(3D code data)
■ ■ ■ ■

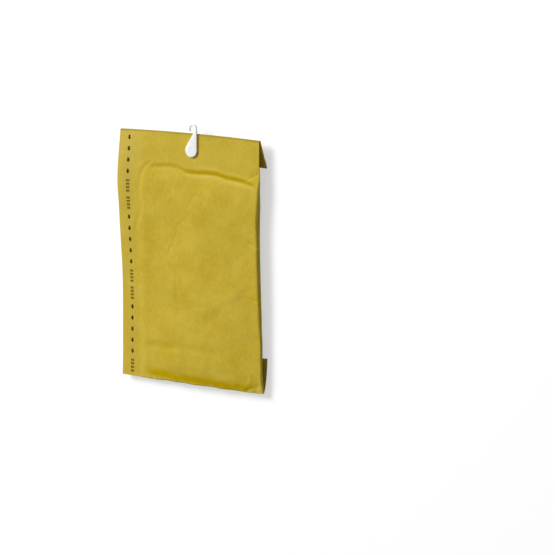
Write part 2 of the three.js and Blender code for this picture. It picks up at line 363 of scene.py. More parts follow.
# %% Places along the strip
POCKET_START = -101.6
FLAP_START = -102.9
FLAP_END = -131.5
TURN_LENGTH = FOLD_RADIUS * (math.pi - SPLAY)
LEG_START = FOLD_Y + TURN_LENGTH
SHEET_END = LEG_START + FOLD_BACK_LEG
ROUND_SHEET = SIDE_RADIUS * math.pi / 2
ROUND_START = HALF_WIDTH - SIDE_RADIUS


def across(sheet_x, y):
    """Place across the bag of a point of the sheet. The last part goes round the right side."""
    start = right_edge(y) - SIDE_RADIUS
    angle = np.clip((sheet_x - ROUND_START) / ROUND_SHEET, 0, 1) * math.pi / 2
    left = through(LEFT_SIDE, y)
    flat = left + (sheet_x + HALF_WIDTH) * (start - left) / (ROUND_START + HALF_WIDTH)
    return np.where(sheet_x <= ROUND_START, flat, start + SIDE_RADIUS * np.sin(angle))


print("flat strip: %.1f mm long" % (SHEET_END - FLAP_END))

# %% [markdown]
# ## Points of the pocket
# The front carries the creases, soft lumps of several sizes, and small dents along its bottom
# roll. The back is smoother, because it lies on the table, and it stays a paper's thickness below
# the front.


# %% The pocket folded
def front_lumps(x, y):
    """Soft lumps of four sizes, the largest of them slanting."""
    soft = 0.95 * lumps(x + 0.6 * y, (y - 0.5 * x) / 2.2, 24, 1.7) + 0.5 * lumps(x, y, 19, 3.3)
    return soft + 0.2 * lumps(x, y, 8, 4.2) + 0.1 * lumps(x, y, 4, 8.1) * rise(y, 60, 70)


def bottom_dents(x, y):
    """Small dents along the bottom roll, and crumpling at its right corner."""
    dented = 0.4 * lumps(x, y, 6, 2.9) * (1 - rise(y, -99, -86)) * rise(x, -52, -40)
    corner = np.exp(-((x - 64) ** 2 + (y + 98) ** 2) / 90)
    return dented + 0.8 * corner * lumps(x, y, 3.6, 6.6)


def pocket_point(sheet_x, s, h):
    y_front = s - 0.9 * (1 - rise(s, POCKET_START, POCKET_START + BOTTOM_ROLL))
    x = across(sheet_x, s)
    filled = rise(x, SEAM_END + 2, SEAM_END + 14)
    filled = filled * rise(y_front, -98, -88) * (1 - rise(y_front, 60, 78))
    side_round = front_round(y_front)
    side = quarter_round(x - (right_edge(y_front) - side_round), side_round)
    uneven = front_lumps(x, y_front) * (0.3 + 0.7 * filled) + bottom_dents(x, y_front)
    z_front = front_height(x, y_front) + (creased(x, y_front) + uneven) * side
    z_back = back_height(x, s)
    back_lumps = 0.5 * lumps(x, s, 26, 5.5) + 0.25 * lumps(x, s, 11, 2.2)
    z_back += back_lumps * np.clip(z_back - 0.2, 0, 1)
    z_back = np.minimum(z_back, z_front - 0.95 * rise(y_front, -99, -95))
    z_back = np.clip(z_back, 0, None)
    share = (h + 1) / 2
    y = s + (y_front - s) * share
    z = z_back + (z_front - z_back) * share
    return x, y + bow(x) * y / HALF_LENGTH, z


print("pocket: %.1f mm along the strip" % (FOLD_Y - POCKET_START))

# %% [markdown]
# ## Points of the folded-back end
# The top end turns round a tight fold and stands off the back at a small angle. It puffs up near
# its cut edge, with a groove where its walls are glued, and sways along its width.

# %% The folded-back end folded
PUFF_FROM_END, PUFF_SPREAD, PUFF_HEIGHT = 4.5, 3.5, 0.3
GLUE_FROM_END, GLUE_SPREAD, GLUE_DEPTH = 9.2, 0.9, 0.35
WIDER_AT_END = 0.016


def top_point(sheet_x, s, h):
    """Round the top fold and down the folded-back end."""
    at_fold = np.full_like(s, FOLD_Y)
    x = across(sheet_x, at_fold)
    radius = FOLD_RADIUS + WALL_PAIR / 2 * h
    angle = np.clip((s - FOLD_Y) / FOLD_RADIUS, 0, math.pi - SPLAY)
    leg = np.clip(s - LEG_START, 0, None)
    puff = PUFF_HEIGHT * np.exp(-(((s - SHEET_END + PUFF_FROM_END) / PUFF_SPREAD) ** 2))
    puff -= GLUE_DEPTH * np.exp(-(((s - SHEET_END + GLUE_FROM_END) / GLUE_SPREAD) ** 2))
    radius = radius + puff * h * rise(leg, 2, 6)
    sway = 0.45 * np.sin(x / 19 + 0.8) * leg / FOLD_BACK_LEG
    y = FOLD_Y + radius * np.sin(angle) - leg * math.cos(SPLAY)
    z = middle_height(x, at_fold) - FOLD_RADIUS + radius * np.cos(angle) - leg * math.sin(SPLAY)
    return x * (1 + WIDER_AT_END * leg / FOLD_BACK_LEG), y + bow(x), z + sway


print("turn at the top fold: %.1f mm of paper" % TURN_LENGTH)

# %% [markdown]
# ## Points of the closure flap
# The flap is one ply that turns under the bottom fold and sinks to the table along a soft bend
# with four guide points. Where the pocket's two walls become one ply, the outside of the turn is
# an arc and its inside a nearly straight line.

# %% The closure flap folded
FLAP_LINE = [(-101.9, 5.1), (-97.5, 3.1), (-90.0, 1.3), (-74.6, 0.75)]
BEND_RADIUS = 0.9
INSIDE_HOLLOW = 0.15


def soft_bend(p, t):
    """A place on the bend from p[0] to p[3], drawn towards p[1] and p[2] on its way."""
    first = p[0] * (1 - t) ** 3 + 3 * p[1] * t * (1 - t) ** 2
    return first + 3 * p[2] * t * t * (1 - t) + p[3] * t**3


def flap_curve(t):
    """A place on the flap's middle line and the unit step along it, for t from 0 to 1."""
    p = np.array(FLAP_LINE)
    way = (p[1] - p[0]) * (1 - t) ** 2 + 2 * (p[2] - p[1]) * t * (1 - t) + (p[3] - p[2]) * t * t
    return soft_bend(p, t), way / np.linalg.norm(way, axis=1)[:, None]


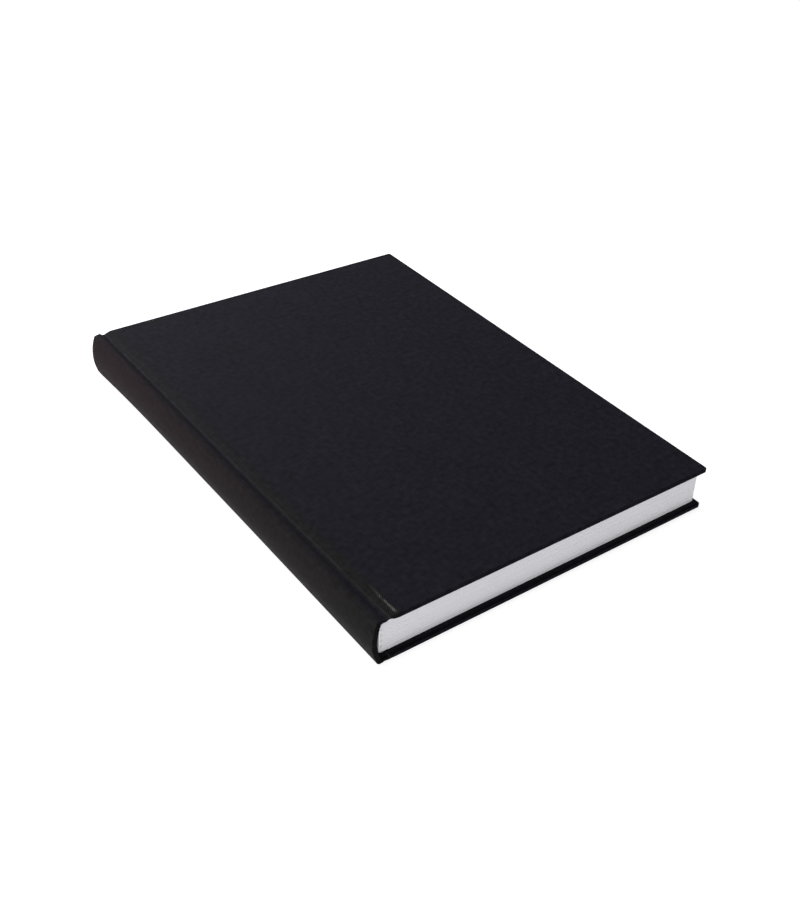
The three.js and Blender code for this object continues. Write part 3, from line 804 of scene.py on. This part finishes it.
for side in ("front", "back"):
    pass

# ------------------------------------------------------------------ floor, light, camera
fl = bpy.data.meshes.new("floor")
fl.from_pydata([(-14, -14, 0), (14, -14, 0), (14, 14, 0), (-14, 14, 0)], [], [(0, 1, 2, 3)])
floor = bpy.data.objects.new("floor", fl)
floor.location = (0, 0, -0.00005)
bpy.context.collection.objects.link(floor)
fm, fnt, fb = new_material("floor_paint")
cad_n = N(fnt)
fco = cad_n.node("ShaderNodeTexCoord").outputs["Object"]
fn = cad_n.noise(fco, 3.0, 2.0)
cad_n.link(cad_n.mix(fn, (0.63, 0.63, 0.635), (0.66, 0.66, 0.66)), fb.inputs["Base Color"])
fb.inputs["Roughness"].default_value = 1.0
fb.inputs["Emission Color"].default_value = (1, 1, 1, 1)
fb.inputs["Emission Strength"].default_value = 0.70
fb.inputs["Specular IOR Level"].default_value = 0.0
fl.materials.append(fm)

world = bpy.data.worlds.new("studio")
bpy.context.scene.world = world
world.use_nodes = True
bg = world.node_tree.nodes["Background"]
bg.inputs[0].default_value = (1.0, 1.0, 1.0, 1.0)
bg.inputs[1].default_value = 0.36


def area(name, loc, size, power, target=(0, 0, 0), colour=(1, 1, 1)):
    l = bpy.data.lights.new(name, "AREA")
    l.shape = "DISK"
    l.size = size
    l.energy = power
    l.color = colour
    o = bpy.data.objects.new(name, l)
    o.location = loc
    o.rotation_euler = (Vector(target) - Vector(loc)).to_track_quat("-Z", "Y").to_euler()
    bpy.context.collection.objects.link(o)
    return o


area("key", (-0.25, 0.85, 0.45), 0.8, 10.9)
area("fill", (-0.6, -0.9, 0.35), 0.8, 5.2)

cam = bpy.data.cameras.new("camera")
cam_ob = bpy.data.objects.new("camera", cam)
bpy.context.collection.objects.link(cam_ob)
right = Vector((0.787628, -0.612887, 0.063343))
up = Vector((0.302254, 0.47391, 0.827074))
back = Vector((-0.536922, -0.632281, 0.558512))
m = Matrix((
    (right.x, up.x, back.x, -0.244039),
    (right.y, up.y, back.y, -0.343336),
    (right.z, up.z, back.z, 0.292708),
    (0, 0, 0, 1)))
cam_ob.matrix_world = m
cam.sensor_width = 36.0
cam.sensor_fit = "AUTO"
cam.lens = 1225.9 * 36.0 / 914.0
cam.shift_x = -0.076553
cam.shift_y = -0.036872
cam.clip_start = 0.01
bpy.context.scene.camera = cam_ob
bpy.context.scene.view_settings.view_transform = "Standard"
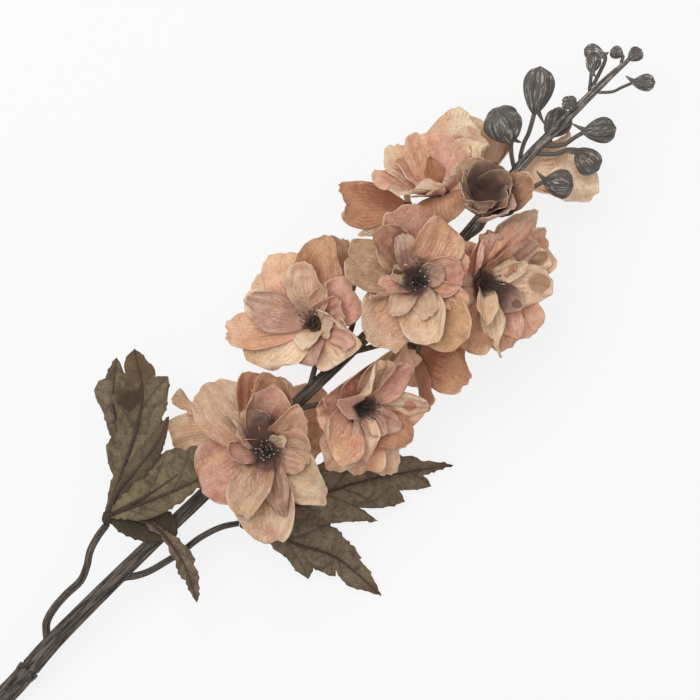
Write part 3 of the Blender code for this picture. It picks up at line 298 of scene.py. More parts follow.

■ ■ ■ ■

* WORK INSTRUCTIONS *
Everything from the first line above through the line that contains "(SHEET_END - FLAP_END))" should be duplicated exactly, please, and nothing beyond it.

* WRITTEN SOLUTION *
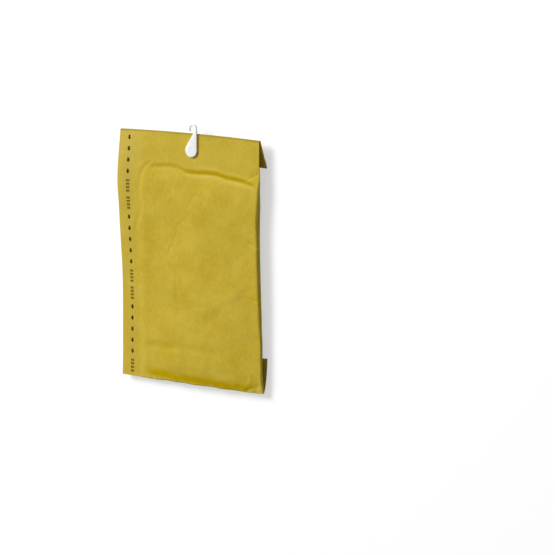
Write part 2 of the three.js and Blender code for this picture. It picks up at line 363 of scene.py. More parts follow.
# %% Places along the strip
POCKET_START = -101.6
FLAP_START = -102.9
FLAP_END = -131.5
TURN_LENGTH = FOLD_RADIUS * (math.pi - SPLAY)
LEG_START = FOLD_Y + TURN_LENGTH
SHEET_END = LEG_START + FOLD_BACK_LEG
ROUND_SHEET = SIDE_RADIUS * math.pi / 2
ROUND_START = HALF_WIDTH - SIDE_RADIUS


def across(sheet_x, y):
    """Place across the bag of a point of the sheet. The last part goes round the right side."""
    start = right_edge(y) - SIDE_RADIUS
    angle = np.clip((sheet_x - ROUND_START) / ROUND_SHEET, 0, 1) * math.pi / 2
    left = through(LEFT_SIDE, y)
    flat = left + (sheet_x + HALF_WIDTH) * (start - left) / (ROUND_START + HALF_WIDTH)
    return np.where(sheet_x <= ROUND_START, flat, start + SIDE_RADIUS * np.sin(angle))


print("flat strip: %.1f mm long" % (SHEET_END - FLAP_END))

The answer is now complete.